14     Dotcom v United States of America [2014] NZSC 24, [2014] 1 NZLR 355 at [184] per McGrath and Blanchard JJ.

[8]                  For these reasons, I am not satisfied the claim sufficiently engaged issues of rights or justice that would justify departing from ordinary scale costs. I am reinforced in this conclusion by the principle that costs determinations should be predictable and expeditious.

Certification for second counsel

[9]                  The respondents argue that certification should be made for second counsel because: the case was brought urgently, requiring preparation in short order; the background to Mr Dotcom’s application is complex; given the confidential nature of the court file to which Mr Dotcom sought access, it was necessary to defend the case thoroughly; and the applicants also had second counsel at the hearing. Counsel for the applicant disagree with these propositions, or argue they do not support the respondents’ case for additional costs.

[10]              In my view, this is not an appropriate case to certify for second counsel. Though the application was described as “urgent”, its progress from service to hearing was conducted under ordinary timeframes and timetabling orders were made by consent. Mr Sumpter, counsel for the respondents, acted in the underlying proceedings which were subject to Mr Dotcom’s request for access and also in another matter concerning the present parties. He was therefore familiar with the complexities of the factual background.
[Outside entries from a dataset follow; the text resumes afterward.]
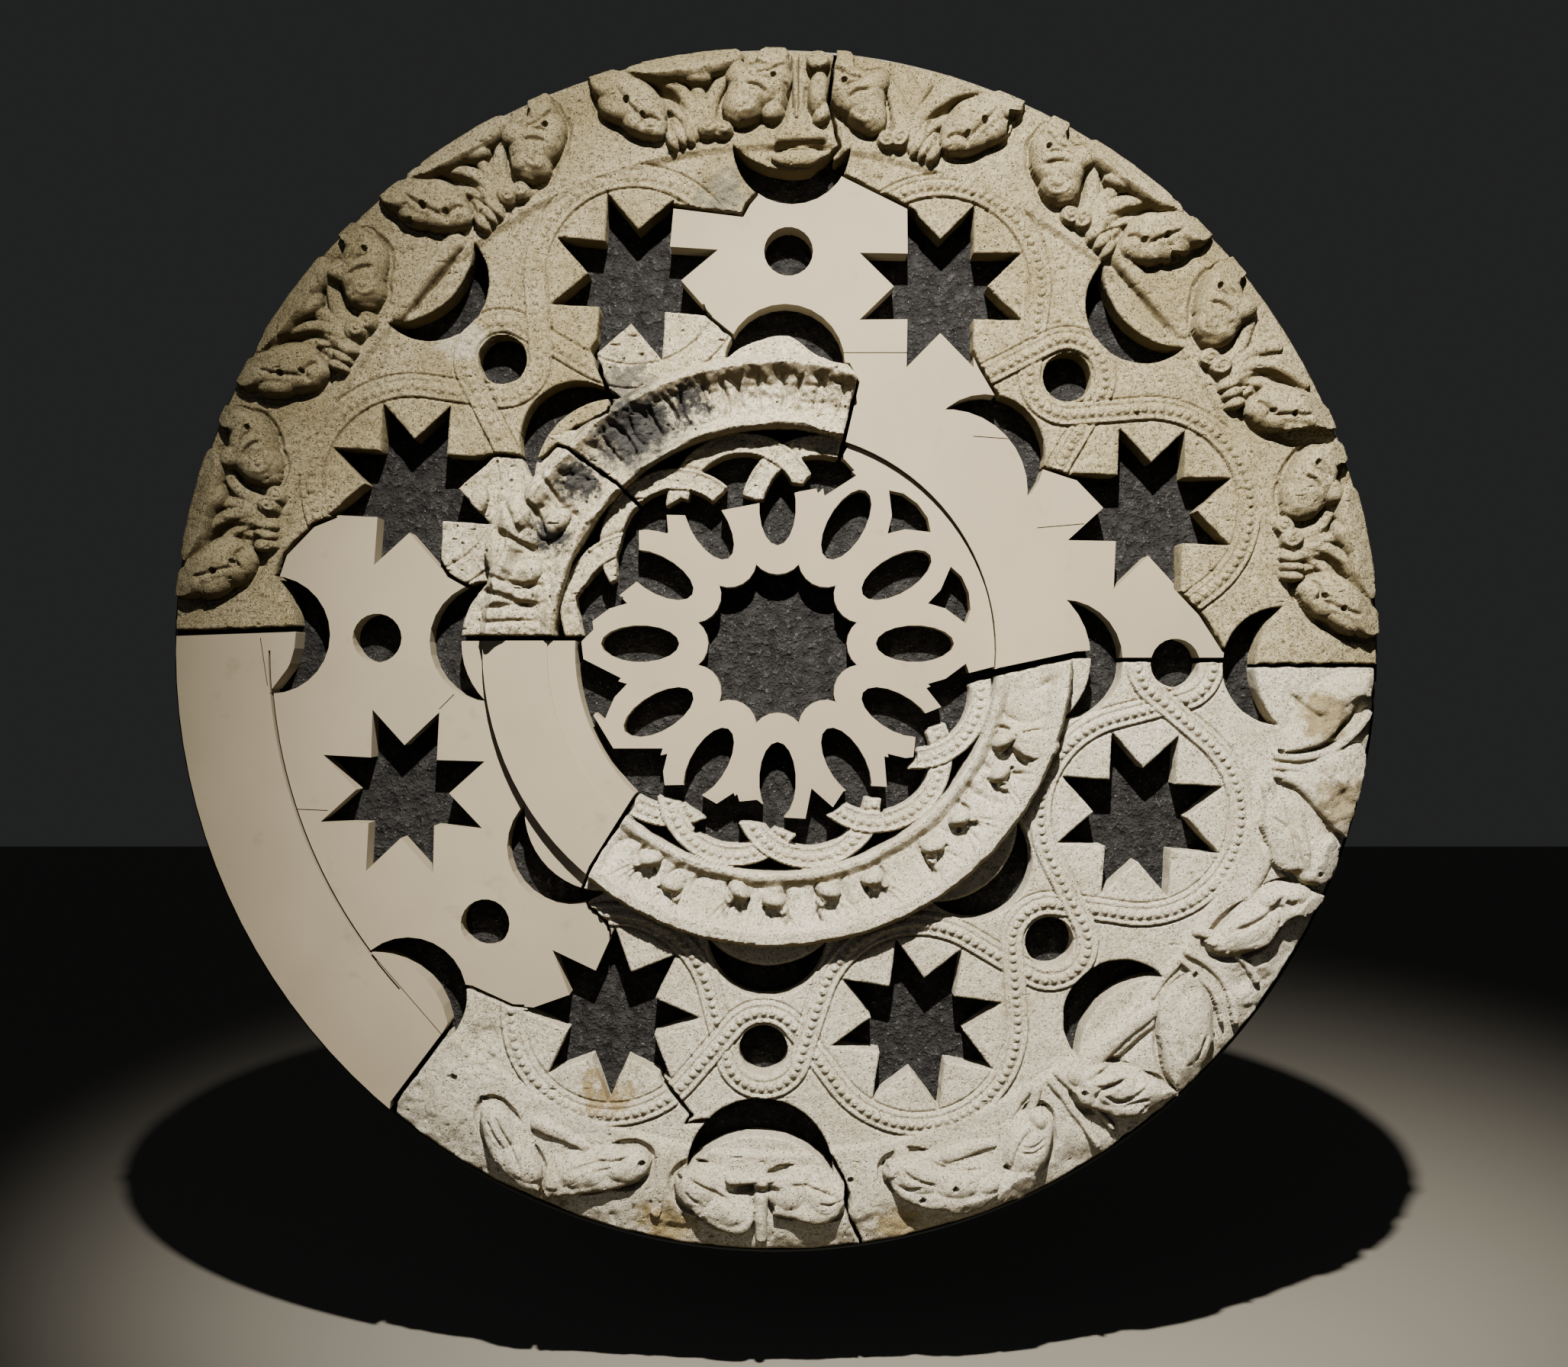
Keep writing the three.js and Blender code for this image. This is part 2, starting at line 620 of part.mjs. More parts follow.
// A disc outside the ring board stays clear of the board beside it
const discRoom = joinAll([4, 5].map((bay) =>
  prism(circle(polar(innerDisc.distance, bayAngle(bay)), innerDisc.radius + 1, 48), ...through)));

const stone = stonePattern();
const boards = boardPattern(boardDepth);
const cornerBoards = boardPattern(cornerBoardDepth);
const borderBoards = boardPattern(borderBoardDepth);

const pieces = {};
for (const [name, outline] of Object.entries(outlines)) {
  pieces[name] = fragment(stone, outline);
}
pieces.fill_upper_right = fragment(cornerBoards, boardOutlines.fill_upper_right);
pieces.fill_left_tracery = mainBody(fragment(boards, boardOutlines.fill_left_tracery)
  .subtract(discRoom)
  .subtract(prism(circle([0, 0], ringOuter + ringBoardRoom + 2, 96), ...through)));
pieces.fill_left_border = fragment(borderBoards, boardOutlines.fill_left_border);
pieces.fill_left_ring = fragment(ringBoardPattern(), boardOutlines.fill_left_ring);
pieces.fill_wheel = fillWheel();
for (const name of Object.keys(seams)) {
  const depth = { fill_upper_right: cornerBoardDepth, fill_left_tracery: boardDepth }[name] ?? borderBoardDepth;
  pieces[name] = seamed(name, pieces[name], depth);
}
pieces.back_plate = prism(circle([0, 0], plateRadius, 72), 0, plateThickness);
pieces.rim_hoop = prism(circle([0, 0], plateRadius + fitGap + hoopThickness, 72), 0, hoopDepth,
  [circle([0, 0], plateRadius + fitGap, 72)]);

// Finishes, as plain values for each kind of piece
const finishes = {
  granite: { color: 0xc6bda4, roughness: 0.93, metalness: 0 },
  fill: { color: 0xc0b6a3, roughness: 0.82, metalness: 0 },
  back: { color: 0x2b2b2d, roughness: 0.9, metalness: 0 },
  rim: { color: 0x141414, roughness: 0.5, metalness: 0.6 },
};

function asMesh(name, body) {
  const { vertProperties, triVerts } = body.getMesh();
  const geometry = new THREE.BufferGeometry();
  geometry.setAttribute('position', new THREE.BufferAttribute(new Float32Array(vertProperties), 3));
  geometry.setIndex(new THREE.BufferAttribute(new Uint32Array(triVerts), 1));
  geometry.computeVertexNormals();
  const mesh = new THREE.Mesh(geometry, new THREE.MeshStandardMaterial(finishes[name.split('_')[0]]));
  mesh.name = name;
  return mesh;
}

const roseWindow = new THREE.Group();
for (const [name, body] of Object.entries(pieces)) {
  roseWindow.add(asMesh(name, body));
}
roseWindow.rotation.x = Math.PI / 2;

export default roseWindow;
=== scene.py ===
"""A round window of carved granite, completed by plain painted boards, on a dark round backing."""
import math

import bmesh
import bpy
import numpy as np
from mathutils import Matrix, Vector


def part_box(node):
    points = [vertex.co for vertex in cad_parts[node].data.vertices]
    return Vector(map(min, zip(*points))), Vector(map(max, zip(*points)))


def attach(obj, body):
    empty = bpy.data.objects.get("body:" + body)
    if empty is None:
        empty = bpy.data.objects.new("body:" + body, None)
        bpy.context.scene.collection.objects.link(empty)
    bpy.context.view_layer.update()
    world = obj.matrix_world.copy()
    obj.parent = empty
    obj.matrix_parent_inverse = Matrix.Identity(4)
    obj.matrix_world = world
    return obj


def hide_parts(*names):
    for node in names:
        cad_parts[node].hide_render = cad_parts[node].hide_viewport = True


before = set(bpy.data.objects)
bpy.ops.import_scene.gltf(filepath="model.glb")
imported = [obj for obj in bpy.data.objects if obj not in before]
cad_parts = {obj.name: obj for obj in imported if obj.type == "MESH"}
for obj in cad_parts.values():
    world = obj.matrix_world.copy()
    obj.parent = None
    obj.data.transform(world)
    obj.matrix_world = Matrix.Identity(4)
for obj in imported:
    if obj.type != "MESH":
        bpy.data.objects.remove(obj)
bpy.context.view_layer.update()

# View: straight at the window from the middle of the room, a little below its centre, far
# enough back that the whole round stands in the photograph's frame. In metres, apart from
# the film. The width of the frame is that in the plane of the carving.
view_distance = 4.25
view_side = 0.016
view_height = -0.066
carving_plane = -0.11
frame_width = 3.129
film_width = 36.0

camera_data = bpy.data.cameras.new("camera")
camera_data.sensor_width = film_width
camera_data.lens = film_width * (view_distance + carving_plane) / frame_width
camera = bpy.data.objects.new("camera", camera_data)
camera.location = (view_side, -view_distance, view_height)
camera.rotation_euler = (math.radians(90), 0, 0)
bpy.context.scene.collection.objects.link(camera)
bpy.context.scene.camera = camera

# Backing plate: a round board that carries every stone and every fill board. Its thick
# charcoal coat is trowelled rough and full of sand, and drinks the light in the openings.


def linear(text):
    """An sRGB hex colour as linear red, green, blue and 1."""
    parts = [int(text[i:i + 2], 16) / 255 for i in (1, 3, 5)]
    return tuple(c / 12.92 if c <= 0.04045 else ((c + 0.055) / 1.055) ** 2.4 for c in parts) + (1.0,)


def add(material, kind, links=(), output=None, **settings):
    """Adds a node, sets its sockets and options by name, and joins (socket, output) pairs.
    Gives the named output, or the node itself."""
    node = material.node_tree.nodes.new(kind)
    for key, value in settings.items():
        if hasattr(node, key):
            setattr(node, key, value)
        else:
            node.inputs[key.replace("_", " ")].default_value = value
    for socket, source in links:
        material.node_tree.links.new(source, node.inputs[socket])
    return node.outputs[output] if output else node


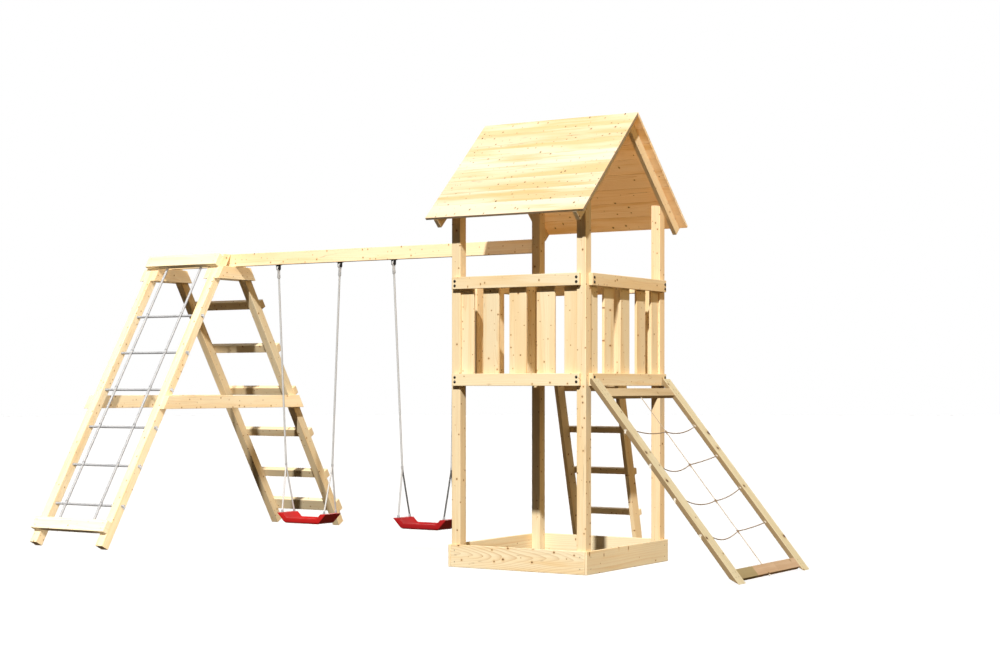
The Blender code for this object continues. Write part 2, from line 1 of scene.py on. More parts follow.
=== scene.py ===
"""The looks of the garden play tower: every board, rope, bolt and seat as its own
finished piece, laid on the frame.  Metres, +Z up, same place as the frame."""
import bpy
import bmesh
import random
import numpy as np
from math import radians, sin, cos, tan, pi, sqrt, atan2
from mathutils import Vector, Matrix


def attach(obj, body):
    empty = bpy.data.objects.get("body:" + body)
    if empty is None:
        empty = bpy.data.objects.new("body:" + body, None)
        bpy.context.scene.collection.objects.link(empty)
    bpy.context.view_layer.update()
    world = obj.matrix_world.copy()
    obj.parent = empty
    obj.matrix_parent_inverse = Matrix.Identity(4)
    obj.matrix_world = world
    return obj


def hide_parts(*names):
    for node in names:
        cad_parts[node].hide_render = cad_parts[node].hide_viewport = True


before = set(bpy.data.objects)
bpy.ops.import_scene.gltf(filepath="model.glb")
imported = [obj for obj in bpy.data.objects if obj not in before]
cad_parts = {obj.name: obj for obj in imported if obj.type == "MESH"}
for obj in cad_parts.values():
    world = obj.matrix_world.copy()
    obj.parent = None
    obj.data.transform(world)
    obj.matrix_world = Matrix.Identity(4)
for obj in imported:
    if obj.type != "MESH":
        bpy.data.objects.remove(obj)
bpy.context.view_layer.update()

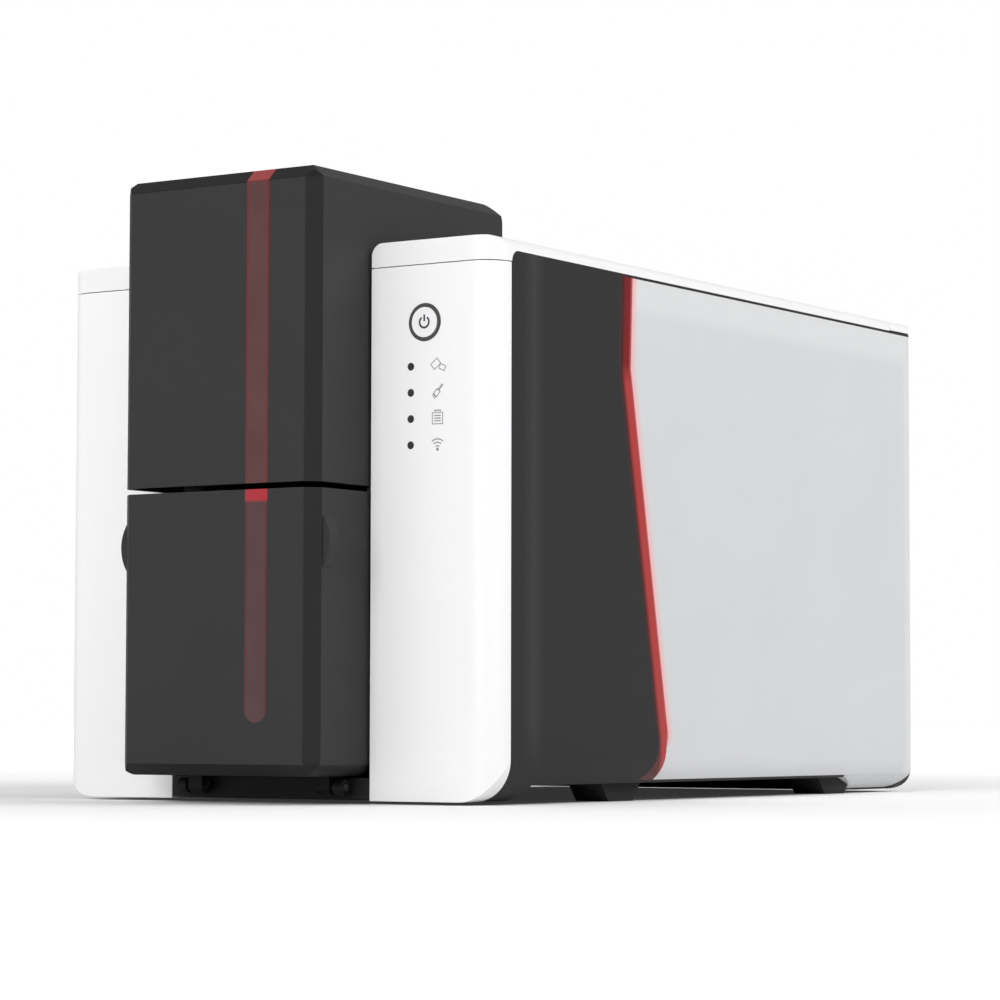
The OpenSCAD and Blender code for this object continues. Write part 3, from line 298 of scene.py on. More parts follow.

Lastly, as Chambers J observed in Nomoi Holdings Ltd v Elders Pastoral Holdings Ltd, when assessing whether to certify for second counsel “the determination of costs is not related to the actual counsel involved” but is rather “objective and is focused on the nature of the proceeding”.15

Conclusion

[11]              For the reasons above, I consider there is no need to depart from ordinary costs on a 2B basis in this case.


15     Nomoi Holdings Ltd v Elders Pastoral Holdings Ltd (2001) 15 PRNZ 155 (HC) at [21].

[12]              I accordingly award the respondents the costs and disbursements listed in the schedule to their memorandum dated 24 January 2018, less the amount provided for second counsel.